--- Recorded data ---

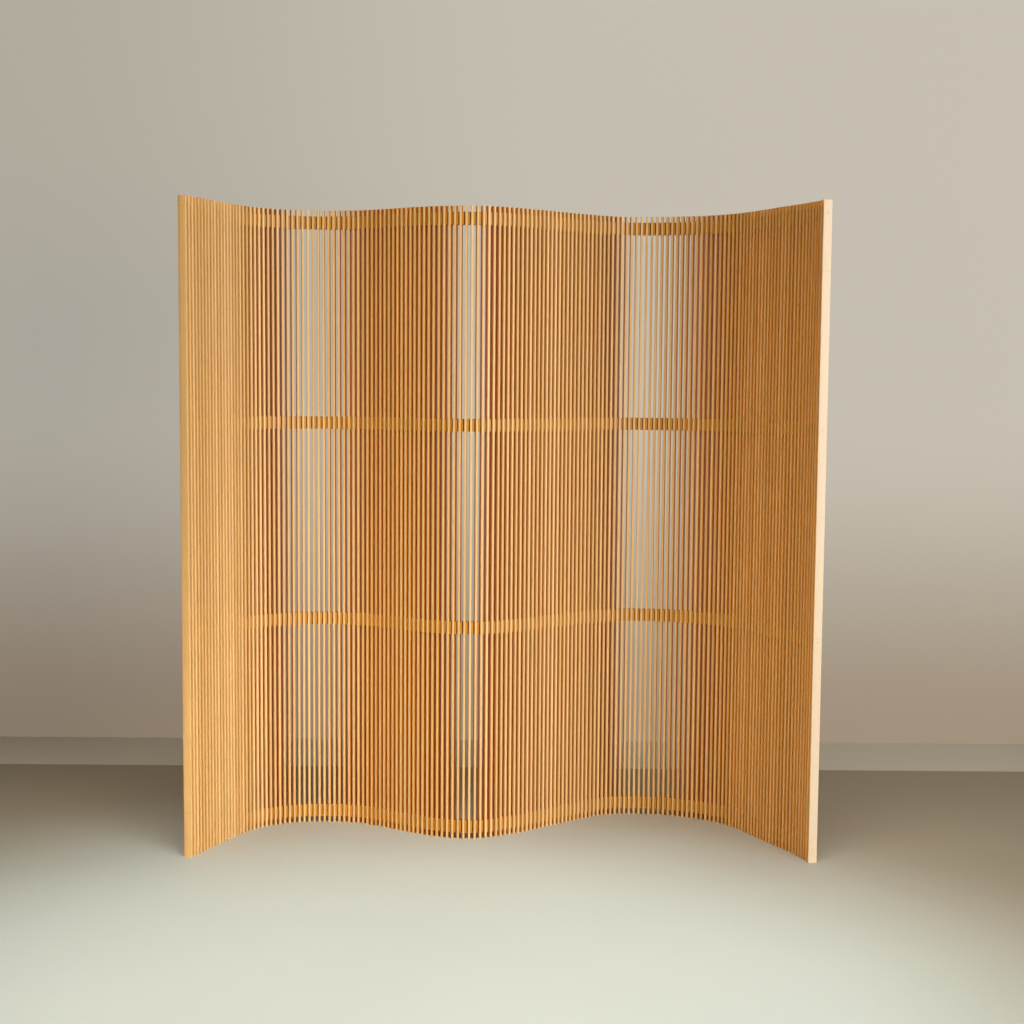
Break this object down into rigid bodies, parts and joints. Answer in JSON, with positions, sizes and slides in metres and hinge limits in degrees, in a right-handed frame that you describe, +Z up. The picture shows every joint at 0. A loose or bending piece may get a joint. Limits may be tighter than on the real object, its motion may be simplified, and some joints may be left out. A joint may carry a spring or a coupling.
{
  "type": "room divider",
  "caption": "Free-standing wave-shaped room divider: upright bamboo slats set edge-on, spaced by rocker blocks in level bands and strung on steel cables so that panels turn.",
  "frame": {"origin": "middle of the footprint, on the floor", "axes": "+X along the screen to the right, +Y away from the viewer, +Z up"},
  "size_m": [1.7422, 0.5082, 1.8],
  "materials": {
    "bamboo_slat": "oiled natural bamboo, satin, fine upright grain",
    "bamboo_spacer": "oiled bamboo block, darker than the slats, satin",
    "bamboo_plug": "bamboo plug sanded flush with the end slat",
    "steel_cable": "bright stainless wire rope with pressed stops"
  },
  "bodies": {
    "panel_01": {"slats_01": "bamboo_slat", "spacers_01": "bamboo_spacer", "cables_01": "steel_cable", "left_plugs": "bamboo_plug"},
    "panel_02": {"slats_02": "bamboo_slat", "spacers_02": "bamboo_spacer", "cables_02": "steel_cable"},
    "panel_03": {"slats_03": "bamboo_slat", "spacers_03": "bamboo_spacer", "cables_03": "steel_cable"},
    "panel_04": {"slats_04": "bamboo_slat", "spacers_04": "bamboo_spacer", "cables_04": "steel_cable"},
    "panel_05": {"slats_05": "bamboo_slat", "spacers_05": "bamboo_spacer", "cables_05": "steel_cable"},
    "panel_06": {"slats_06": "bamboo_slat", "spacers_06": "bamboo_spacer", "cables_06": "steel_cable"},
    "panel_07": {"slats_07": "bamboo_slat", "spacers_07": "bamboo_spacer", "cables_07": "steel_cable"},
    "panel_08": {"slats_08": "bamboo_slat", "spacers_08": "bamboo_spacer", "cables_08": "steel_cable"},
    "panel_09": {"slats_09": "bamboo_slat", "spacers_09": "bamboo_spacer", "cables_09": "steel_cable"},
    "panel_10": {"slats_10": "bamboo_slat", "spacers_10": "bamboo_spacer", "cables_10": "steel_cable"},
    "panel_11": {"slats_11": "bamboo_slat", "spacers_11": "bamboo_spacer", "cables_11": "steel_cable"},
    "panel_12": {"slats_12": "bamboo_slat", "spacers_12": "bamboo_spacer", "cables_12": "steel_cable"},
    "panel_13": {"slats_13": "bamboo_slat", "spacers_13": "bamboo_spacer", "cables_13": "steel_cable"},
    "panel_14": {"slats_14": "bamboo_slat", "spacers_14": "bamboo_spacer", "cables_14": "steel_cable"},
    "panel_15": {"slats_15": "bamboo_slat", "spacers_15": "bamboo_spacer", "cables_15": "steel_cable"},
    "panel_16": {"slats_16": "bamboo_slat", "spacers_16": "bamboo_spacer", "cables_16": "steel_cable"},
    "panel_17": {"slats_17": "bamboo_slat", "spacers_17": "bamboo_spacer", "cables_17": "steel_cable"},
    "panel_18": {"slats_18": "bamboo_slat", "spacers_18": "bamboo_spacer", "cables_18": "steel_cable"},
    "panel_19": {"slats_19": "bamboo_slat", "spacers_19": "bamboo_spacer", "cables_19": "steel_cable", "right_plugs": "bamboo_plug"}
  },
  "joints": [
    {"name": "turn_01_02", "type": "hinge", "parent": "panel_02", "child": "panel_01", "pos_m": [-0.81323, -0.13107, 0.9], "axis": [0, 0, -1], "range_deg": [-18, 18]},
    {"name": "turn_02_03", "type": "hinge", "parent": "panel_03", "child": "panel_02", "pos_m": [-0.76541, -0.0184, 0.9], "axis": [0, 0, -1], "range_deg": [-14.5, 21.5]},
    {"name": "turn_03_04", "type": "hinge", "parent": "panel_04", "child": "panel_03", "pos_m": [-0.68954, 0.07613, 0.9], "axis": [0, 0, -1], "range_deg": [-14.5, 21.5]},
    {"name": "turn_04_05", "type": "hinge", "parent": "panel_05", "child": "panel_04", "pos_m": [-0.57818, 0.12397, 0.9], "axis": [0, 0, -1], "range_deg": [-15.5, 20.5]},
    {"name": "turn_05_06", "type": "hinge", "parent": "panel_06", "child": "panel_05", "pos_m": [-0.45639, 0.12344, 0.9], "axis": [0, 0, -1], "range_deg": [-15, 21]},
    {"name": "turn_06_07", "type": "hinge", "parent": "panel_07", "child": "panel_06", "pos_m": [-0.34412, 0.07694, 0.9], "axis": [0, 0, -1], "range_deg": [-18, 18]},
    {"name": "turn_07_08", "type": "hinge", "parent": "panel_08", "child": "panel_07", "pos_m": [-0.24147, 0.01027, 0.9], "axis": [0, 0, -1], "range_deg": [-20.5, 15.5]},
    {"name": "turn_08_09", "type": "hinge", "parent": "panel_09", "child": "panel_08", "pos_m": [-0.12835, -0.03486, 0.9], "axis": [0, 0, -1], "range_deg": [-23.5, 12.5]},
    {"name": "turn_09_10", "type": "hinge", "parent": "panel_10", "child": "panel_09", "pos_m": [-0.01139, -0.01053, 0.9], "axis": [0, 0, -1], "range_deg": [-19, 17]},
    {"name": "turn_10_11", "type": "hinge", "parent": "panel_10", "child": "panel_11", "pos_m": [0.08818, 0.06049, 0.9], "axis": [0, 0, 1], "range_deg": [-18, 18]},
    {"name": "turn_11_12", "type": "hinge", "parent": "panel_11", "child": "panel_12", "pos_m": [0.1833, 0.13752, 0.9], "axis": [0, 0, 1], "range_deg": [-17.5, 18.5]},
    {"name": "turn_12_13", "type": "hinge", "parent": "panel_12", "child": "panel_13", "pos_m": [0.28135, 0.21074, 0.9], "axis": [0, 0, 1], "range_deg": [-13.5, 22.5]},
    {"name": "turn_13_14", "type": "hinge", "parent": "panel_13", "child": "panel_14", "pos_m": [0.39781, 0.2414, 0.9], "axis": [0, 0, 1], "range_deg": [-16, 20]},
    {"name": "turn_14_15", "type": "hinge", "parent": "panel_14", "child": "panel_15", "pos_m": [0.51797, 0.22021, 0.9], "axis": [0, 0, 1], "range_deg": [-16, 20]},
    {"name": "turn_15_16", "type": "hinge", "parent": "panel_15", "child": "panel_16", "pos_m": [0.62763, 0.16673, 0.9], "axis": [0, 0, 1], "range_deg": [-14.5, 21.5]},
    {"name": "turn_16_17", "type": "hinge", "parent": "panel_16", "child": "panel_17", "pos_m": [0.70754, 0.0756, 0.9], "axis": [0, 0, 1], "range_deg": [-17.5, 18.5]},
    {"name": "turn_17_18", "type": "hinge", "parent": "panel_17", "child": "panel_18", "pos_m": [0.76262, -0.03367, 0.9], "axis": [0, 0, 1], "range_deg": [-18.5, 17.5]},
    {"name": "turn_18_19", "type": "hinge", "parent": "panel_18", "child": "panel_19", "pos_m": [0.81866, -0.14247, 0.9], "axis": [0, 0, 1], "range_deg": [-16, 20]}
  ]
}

--- Task instructions ---
Find each line holding the string "with" and copy it out.

--- Exercise result ---
Break this object down into rigid bodies, parts and joints. Answer in JSON, with positions, sizes and slides in metres and hinge limits in degrees, in a right-handed frame that you describe, +Z up. The picture shows every joint at 0. A loose or bending piece may get a joint. Limits may be tighter than on the real object, its motion may be simplified, and some joints may be left out. A joint may carry a spring or a coupling.
    "bamboo_plug": "bamboo plug sanded flush with the end slat",
    "steel_cable": "bright stainless wire rope with pressed stops"